Requirement: Reproduce all of the data word for word.

----------------

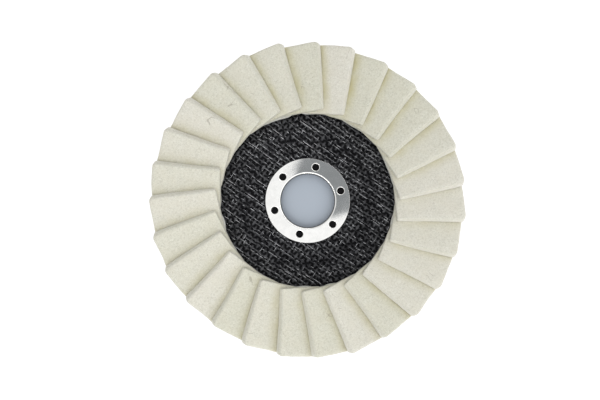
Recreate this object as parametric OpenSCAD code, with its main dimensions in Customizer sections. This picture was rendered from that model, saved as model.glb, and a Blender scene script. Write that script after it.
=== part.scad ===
// Felt polishing flap disc for an angle grinder. Millimetres, +Z towards the working face.
// The origin is the centre of the bore in the plane of the rear mounting face.

/* [Wheel] */
// Diameter across the outer raised corners of the flaps
wheel_d = 127.5; // [125:0.5:130]
// Number of felt flaps round the wheel
flap_count = 27; // [26:1:27]

/* [Felt flaps] */
// Width of one flap, from its low bonded edge to its raised free edge
flap_w = 17; // [16.6:0.1:17.6]
// Thickness of the felt at the rim, where it lies free
felt_t = 4; // [3.6:0.1:4.2]
// Thickness of the felt at the inner end, where its neighbours press it
felt_t_inner = 2.8; // [2.5:0.1:2.9]
// Lean of a flap away from the plate, in degrees
flap_lean = 21; // [21:0.5:24]
// Distance from the axis to a flap's inner end, along its centreline
flap_r_inner = 35.9; // [35.8:0.1:37.5]
// Rounding of a flap's outer corners
flap_corner_r = 1.8; // [1:0.1:2.5]
// Slant of a flap's inner end, whose low side reaches further in, in degrees
flap_inner_slant = 5.5; // [0:0.5:6]
// Rounding of a flap's long edges
flap_edge_r = 0.8; // [0.4:0.1:1.2]
// Gap between a flap's low edge at the rim and the plate
flap_lift = 0.4; // [0.3:0.1:0.5]

/* [Backing plate] */
// Diameter of the fibreglass plate
plate_d = 110; // [106:1:114]
// Thickness of one ply of resin-bonded glass cloth
ply_t = 0.6; // [0.5:0.05:0.7]
// Depth of the depressed centre
dish_h = 3.6; // [3:0.1:4.2]
// Diameter of the flat around the hub, where the slope starts
hub_flat_d = 45.2; // [43:0.2:47]
// Diameter at which the slope ends and the flat rim starts
rim_flat_d = 59; // [56:0.5:62]

/* [Adhesive] */
// Inner diameter of the adhesive bed under the flaps
bed_inner_d = 71.4; // [71:0.2:80]
// Outer diameter of the adhesive bed
bed_outer_d = 108; // [100:0.5:109]
// Height of the adhesive bed above the plate
bed_h = 1.8; // [1.5:0.1:2.2]

/* [Hub] */
// Diameter of the bore that fits over the grinder's locating collar
bore_d = 22.23; // [22.2:0.01:22.3]
// Thickness of the hub ring's sheet metal
sheet_t = 0.6; // [0.5:0.05:0.7]
// Outer diameter of the hub ring's flange
ring_d = 35.2; // [35:0.1:37]
// Radius of the rounded lead-in at the mouth of the bore
lead_in_r = 0.8; // [0.7:0.05:1]
// Outer diameter of the rear washer
washer_d = 34; // [32:0.5:36]
// Thickness of the rear washer
washer_t = 1; // [0.8:0.1:1.2]

/* [Pierced holes] */
// Number of holes pierced through the flange
pierce_count = 6; // [4:1:8]
// Diameter of a pierced hole
pierce_d = 3.1; // [2.6:0.1:3.4]
// Diameter of the circle that the holes lie on
pierce_circle_d = 28.7; // [28.6:0.1:29.2]
// Angle of the first hole from +X
pierce_start = 16.4; // [0:0.1:60]
// Depth of the dimple around each hole
dimple_h = 0.4; // [0.3:0.05:0.45]

/* [Hidden] */
// Facets of every circle in the preview; the shapes themselves are true circles
$fn = 96;
// How far a cutter runs past the faces that it cuts
eps = 0.01;

// Heights, from the rear mounting face up
hub_rear_z = washer_t;
hub_front_z = hub_rear_z + 4 * ply_t;
ring_front_z = hub_front_z + sheet_t;
rim_front_z = hub_front_z + dish_h;

// Radii of the collar that lines the bore, and the small gap that the plate leaves round it
bore_r = bore_d / 2;
collar_r = bore_r + sheet_t;
collar_gap = 0.05;

// Height of the flared end of the collar, which lies flush in the washer's countersink
flare_h = washer_t - 0.25;

// How far the lowest and highest points of a flap lie from its middle, and how far its raised
// top corner lies to the side of its centreline
flap_half_h = (flap_w * sin(flap_lean) + felt_t * cos(flap_lean)) / 2;
flap_mid_z = rim_front_z + flap_lift + flap_half_h;
raised_side = (flap_w * cos(flap_lean) - felt_t * sin(flap_lean)) / 2;
flap_r_outer = sqrt(pow(wheel_d / 2, 2) - pow(raised_side, 2));
flap_len = flap_r_outer - flap_r_inner;

// How far the slanted inner end reaches in past its middle
slant_reach = flap_w / 2 * tan(flap_inner_slant);

// The lip that a pierced hole leaves under the flange
lip_wall = 0.45;
lip_r = pierce_d / 2 + lip_wall;

// Steps along the slope of the depressed centre
dish_steps = 10;

FLAPS = [for (i = [1:flap_count]) str("flap_", i < 10 ? "0" : "", i)];
PLIES = ["rear_cloth", "core_ply_1", "core_ply_2", "front_cloth"];

// Height of the depressed centre's surface at radius r, 0 at the hub and dish_h at the rim
function dish_z(r) =
    let (r0 = hub_flat_d / 2, r1 = rim_flat_d / 2, t = min(1, max(0, (r - r0) / (r1 - r0))))
    dish_h * t * t * (3 - 2 * t);

// Points of the depressed centre's surface from the bore out to the plate's edge
function dish_line(z) =
    let (r0 = hub_flat_d / 2, r1 = rim_flat_d / 2)
    concat(
        [[collar_r + collar_gap, z]],
        [for (k = [0:dish_steps]) let (r = r0 + (r1 - r0) * k / dish_steps) [r, z + dish_z(r)]],
        [[plate_d / 2, z + dish_h]]
    );

function reversed(list) = [for (k = [len(list) - 1:-1:0]) list[k]];

// Quarter arc about a centre, from angle a0 to a1
function arc(centre, r, a0, a1, steps = 8) =
    [for (k = [0:steps]) let (a = a0 + (a1 - a0) * k / steps) centre + r * [cos(a), sin(a)]];

// Places its children at each pierced hole
module at_pierced_holes() {
    for (k = [0:pierce_count - 1])
        rotate([0, 0, pierce_start + 360 * k / pierce_count])
            translate([pierce_circle_d / 2, 0, 0])
                children();
}

// One ply of the laminate; k counts plies from the rear
module ply(k) {
    z = hub_rear_z + k * ply_t;
    rotate_extrude()
        polygon(concat(dish_line(z), reversed(dish_line(z + ply_t))));
}

module rear_cloth() {
    color("dimgray") ply(0);
}

module core_ply_1() {
    color("darkslategray") ply(1);
}

module core_ply_2() {
    color("darkslategray") ply(2);
}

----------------

Correct answer:
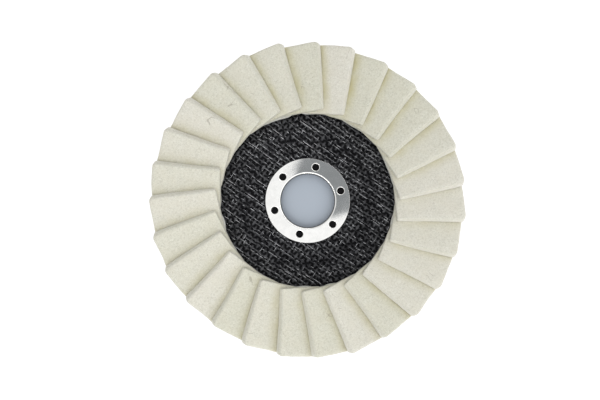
Recreate this object as parametric OpenSCAD code, with its main dimensions in Customizer sections. This picture was rendered from that model, saved as model.glb, and a Blender scene script. Write that script after it.
=== part.scad ===
// Felt polishing flap disc for an angle grinder. Millimetres, +Z towards the working face.
// The origin is the centre of the bore in the plane of the rear mounting face.

/* [Wheel] */
// Diameter across the outer raised corners of the flaps
wheel_d = 127.5; // [125:0.5:130]
// Number of felt flaps round the wheel
flap_count = 27; // [26:1:27]

/* [Felt flaps] */
// Width of one flap, from its low bonded edge to its raised free edge
flap_w = 17; // [16.6:0.1:17.6]
// Thickness of the felt at the rim, where it lies free
felt_t = 4; // [3.6:0.1:4.2]
// Thickness of the felt at the inner end, where its neighbours press it
felt_t_inner = 2.8; // [2.5:0.1:2.9]
// Lean of a flap away from the plate, in degrees
flap_lean = 21; // [21:0.5:24]
// Distance from the axis to a flap's inner end, along its centreline
flap_r_inner = 35.9; // [35.8:0.1:37.5]
// Rounding of a flap's outer corners
flap_corner_r = 1.8; // [1:0.1:2.5]
// Slant of a flap's inner end, whose low side reaches further in, in degrees
flap_inner_slant = 5.5; // [0:0.5:6]
// Rounding of a flap's long edges
flap_edge_r = 0.8; // [0.4:0.1:1.2]
// Gap between a flap's low edge at the rim and the plate
flap_lift = 0.4; // [0.3:0.1:0.5]

/* [Backing plate] */
// Diameter of the fibreglass plate
plate_d = 110; // [106:1:114]
// Thickness of one ply of resin-bonded glass cloth
ply_t = 0.6; // [0.5:0.05:0.7]
// Depth of the depressed centre
dish_h = 3.6; // [3:0.1:4.2]
// Diameter of the flat around the hub, where the slope starts
hub_flat_d = 45.2; // [43:0.2:47]
// Diameter at which the slope ends and the flat rim starts
rim_flat_d = 59; // [56:0.5:62]

/* [Adhesive] */
// Inner diameter of the adhesive bed under the flaps
bed_inner_d = 71.4; // [71:0.2:80]
// Outer diameter of the adhesive bed
bed_outer_d = 108; // [100:0.5:109]
// Height of the adhesive bed above the plate
bed_h = 1.8; // [1.5:0.1:2.2]

/* [Hub] */
// Diameter of the bore that fits over the grinder's locating collar
bore_d = 22.23; // [22.2:0.01:22.3]
// Thickness of the hub ring's sheet metal
sheet_t = 0.6; // [0.5:0.05:0.7]
// Outer diameter of the hub ring's flange
ring_d = 35.2; // [35:0.1:37]
// Radius of the rounded lead-in at the mouth of the bore
lead_in_r = 0.8; // [0.7:0.05:1]
// Outer diameter of the rear washer
washer_d = 34; // [32:0.5:36]
// Thickness of the rear washer
washer_t = 1; // [0.8:0.1:1.2]

/* [Pierced holes] */
// Number of holes pierced through the flange
pierce_count = 6; // [4:1:8]
// Diameter of a pierced hole
pierce_d = 3.1; // [2.6:0.1:3.4]
// Diameter of the circle that the holes lie on
pierce_circle_d = 28.7; // [28.6:0.1:29.2]
// Angle of the first hole from +X
pierce_start = 16.4; // [0:0.1:60]
// Depth of the dimple around each hole
dimple_h = 0.4; // [0.3:0.05:0.45]

/* [Hidden] */
// Facets of every circle in the preview; the shapes themselves are true circles
$fn = 96;
// How far a cutter runs past the faces that it cuts
eps = 0.01;

// Heights, from the rear mounting face up
hub_rear_z = washer_t;
hub_front_z = hub_rear_z + 4 * ply_t;
ring_front_z = hub_front_z + sheet_t;
rim_front_z = hub_front_z + dish_h;

// Radii of the collar that lines the bore, and the small gap that the plate leaves round it
bore_r = bore_d / 2;
collar_r = bore_r + sheet_t;
collar_gap = 0.05;

// Height of the flared end of the collar, which lies flush in the washer's countersink
flare_h = washer_t - 0.25;

// How far the lowest and highest points of a flap lie from its middle, and how far its raised
// top corner lies to the side of its centreline
flap_half_h = (flap_w * sin(flap_lean) + felt_t * cos(flap_lean)) / 2;
flap_mid_z = rim_front_z + flap_lift + flap_half_h;
raised_side = (flap_w * cos(flap_lean) - felt_t * sin(flap_lean)) / 2;
flap_r_outer = sqrt(pow(wheel_d / 2, 2) - pow(raised_side, 2));
flap_len = flap_r_outer - flap_r_inner;

// How far the slanted inner end reaches in past its middle
slant_reach = flap_w / 2 * tan(flap_inner_slant);

// The lip that a pierced hole leaves under the flange
lip_wall = 0.45;
lip_r = pierce_d / 2 + lip_wall;

// Steps along the slope of the depressed centre
dish_steps = 10;

FLAPS = [for (i = [1:flap_count]) str("flap_", i < 10 ? "0" : "", i)];
PLIES = ["rear_cloth", "core_ply_1", "core_ply_2", "front_cloth"];

// Height of the depressed centre's surface at radius r, 0 at the hub and dish_h at the rim
function dish_z(r) =
    let (r0 = hub_flat_d / 2, r1 = rim_flat_d / 2, t = min(1, max(0, (r - r0) / (r1 - r0))))
    dish_h * t * t * (3 - 2 * t);

// Points of the depressed centre's surface from the bore out to the plate's edge
function dish_line(z) =
    let (r0 = hub_flat_d / 2, r1 = rim_flat_d / 2)
    concat(
        [[collar_r + collar_gap, z]],
        [for (k = [0:dish_steps]) let (r = r0 + (r1 - r0) * k / dish_steps) [r, z + dish_z(r)]],
        [[plate_d / 2, z + dish_h]]
    );

function reversed(list) = [for (k = [len(list) - 1:-1:0]) list[k]];

// Quarter arc about a centre, from angle a0 to a1
function arc(centre, r, a0, a1, steps = 8) =
    [for (k = [0:steps]) let (a = a0 + (a1 - a0) * k / steps) centre + r * [cos(a), sin(a)]];

// Places its children at each pierced hole
module at_pierced_holes() {
    for (k = [0:pierce_count - 1])
        rotate([0, 0, pierce_start + 360 * k / pierce_count])
            translate([pierce_circle_d / 2, 0, 0])
                children();
}

// One ply of the laminate; k counts plies from the rear
module ply(k) {
    z = hub_rear_z + k * ply_t;
    rotate_extrude()
        polygon(concat(dish_line(z), reversed(dish_line(z + ply_t))));
}

module rear_cloth() {
    color("dimgray") ply(0);
}

module core_ply_1() {
    color("darkslategray") ply(1);
}

module core_ply_2() {
    color("darkslategray") ply(2);
}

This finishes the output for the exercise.